Christiane Renz hat gegen ihren Verein geklagt und gewonnen. Deshalb bleibt der Höhepunkt des Fischertags in Memmingen am Samstag erstmals nicht mehr Männern vorbehalten. Renz freut sich auf die Premiere – auch wenn sie dabei ohne Mitstreiterinnen auskommen muss.
Mit einem Sprung ins Wasser soll am Samstag (23.07.2022, 8.00 Uhr) für Christiane Renz ein jahrelanger Kampf zu Ende gehen. Die gebürtige Memmingerin wollte beim Höhepunkt des Fischertags in ihrer Heimatstadt mitmachen, dem Ausfischen des Stadtbachs. Doch ihr Verein, der das Fest mit Tausenden Besuchern veranstaltet, ließ sie nicht. Traditionell sei dieser Teil des Fests vor Tausenden Zuschauern den Männern vorbehalten, lautete die Argumentation.
Historischer Fischertag: Fischerinnen-Premiere am Samstag
Renz klagte und gewann, der Verein ging in Berufung und verlor. Frauen im Verein dürften nicht ohne triftigen Grund anders behandelt werden als Männer, urteilte das Memminger Landgericht. Der Verweis auf Tradition allein reiche da nicht aus. In diesem Jahr steht damit der erste Fischertag an, bei dem Frauen offiziell mit in den Bach jucken dürfen. Dabei sein wird neben 1200 Männern aber nur eine: Christiane Renz.
«Ich denke, viele Frauen und Mädchen wollen sich diesen Rummel nicht geben», sagt Renz über die Fischerinnen-Premiere am Samstag. «Ich hoffe, dass sich ein paar in den nächsten Jahren trauen, wenn sie Lust darauf haben.» Wo sie selbst im Stadtbach auf Forellenjagd gehen wird, will Renz nicht verraten. «Ich möchte nicht, dass Menschen extra dorthin zum Gaffen kommen. Das würde die anderen Stadtbachfischer, ihre Helferinnen und Helfer verdrängen – das will ich nicht.»
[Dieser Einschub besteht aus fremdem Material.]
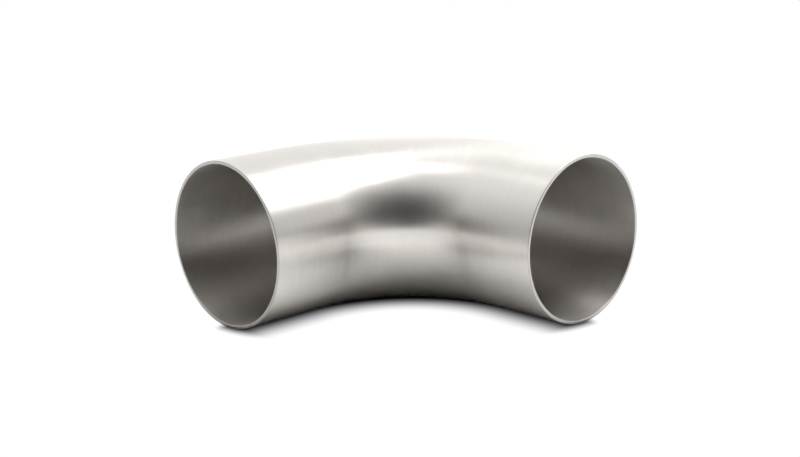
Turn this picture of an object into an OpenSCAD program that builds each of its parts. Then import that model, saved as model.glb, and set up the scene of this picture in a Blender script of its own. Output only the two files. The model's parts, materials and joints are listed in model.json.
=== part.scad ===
// Thin-walled stainless pipe elbow, 90 degrees, with a straight stretch at each end.
// It is pressed as two half shells that meet on the plane of the bend. One seam weld runs along
// the outside of the bend and one along the inside, and both are ground flush with the tube.
// The inlet's end face is centred on the origin and faces -Y. The outlet faces +X.
// Lengths are in millimetres.

/* [Tube] */
// Outside diameter of the tube
tube_od = 104; // [60:1:160]
// Thickness of the tube's wall
wall = 2; // [1:0.25:4]

/* [Bend] */
// Radius of the bend, measured to the tube's centre line
bend_r = 100; // [90:1:240]
// Length of the straight stretch at each end
straight_len = 54; // [10:1:200]

/* [Seam welds] */
// Width of each seam weld, measured round the outside of the tube
seam_w = 3.5; // [2:0.25:6]

/* [Finish] */
// Colour of the half shells
shell_color = "Silver"; // [Silver, LightGray, Gainsboro]
// Colour of the seam welds
weld_color = "DarkGray"; // [DarkGray, Gray, Silver]

/* [Hidden] */
$fn = 128;

bend_angle = 90;
outer_r = tube_od / 2;
inner_r = outer_r - wall;
// Half the angle that a seam weld takes up round the tube's axis
seam_half_angle = asin(seam_w / tube_od);
// The wedges that cut the ring into sectors reach this far past the tube
wedge_reach = tube_od;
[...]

Wettbewerb um die Fischerkrone
Beim Fischertag jucken (springen) die Teilnehmer jedes Jahr im Sommer in den Memminger Stadtbach und holen Forellen aus dem Wasser. Wer den größten Fisch fängt, wird Fischerkönig. Die Veranstaltung geht darauf zurück, dass früher der städtische Bach einmal jährlich leergefischt wurde, um den Kanal zu reinigen. Diese Tradition ist nach Angaben des Vereins bis ins 16. Jahrhundert zurückzuverfolgen. Frauen waren davon seit dem Jahr 1931 per Satzung ausgeschlossen.
Dass Christiane Renz nun als einzige Frau in den Wettbewerb um die Fischerkrone geht, liegt auch an den hohen Voraussetzungen für die Aufnahme in die entsprechende Untergruppe im Verein: Der Erstwohnsitz muss seit mindestens fünf Jahren in Memmingen liegen, die Mitglieder müssen einen Angelschein haben oder einen Fischerkurs des Vereins absolvieren. Einen Antrag zur Aufnahme in die Gruppe hat nach Angaben des Fischertagsvereins nur Christiane Renz gestellt.
Dass sie in ihrem Premierenjahr auch gleich Fischerkönigin werden könnte, hält Renz indes für unwahrscheinlich. «Ich würde mich äußerst glücklich schätzen, wenn ich überhaupt einen Fisch fange», sagt Renz. «An meiner Stadtbachstelle ist es auch unwahrscheinlich, den schwersten Fisch zu fangen. Aber Fischerkönigin – das wäre natürlich die Krönung.» Ihr Ausrüstung – der in Memmingen «Bären» genannte Kescher und die Schuhe – stehen jedenfalls bereit.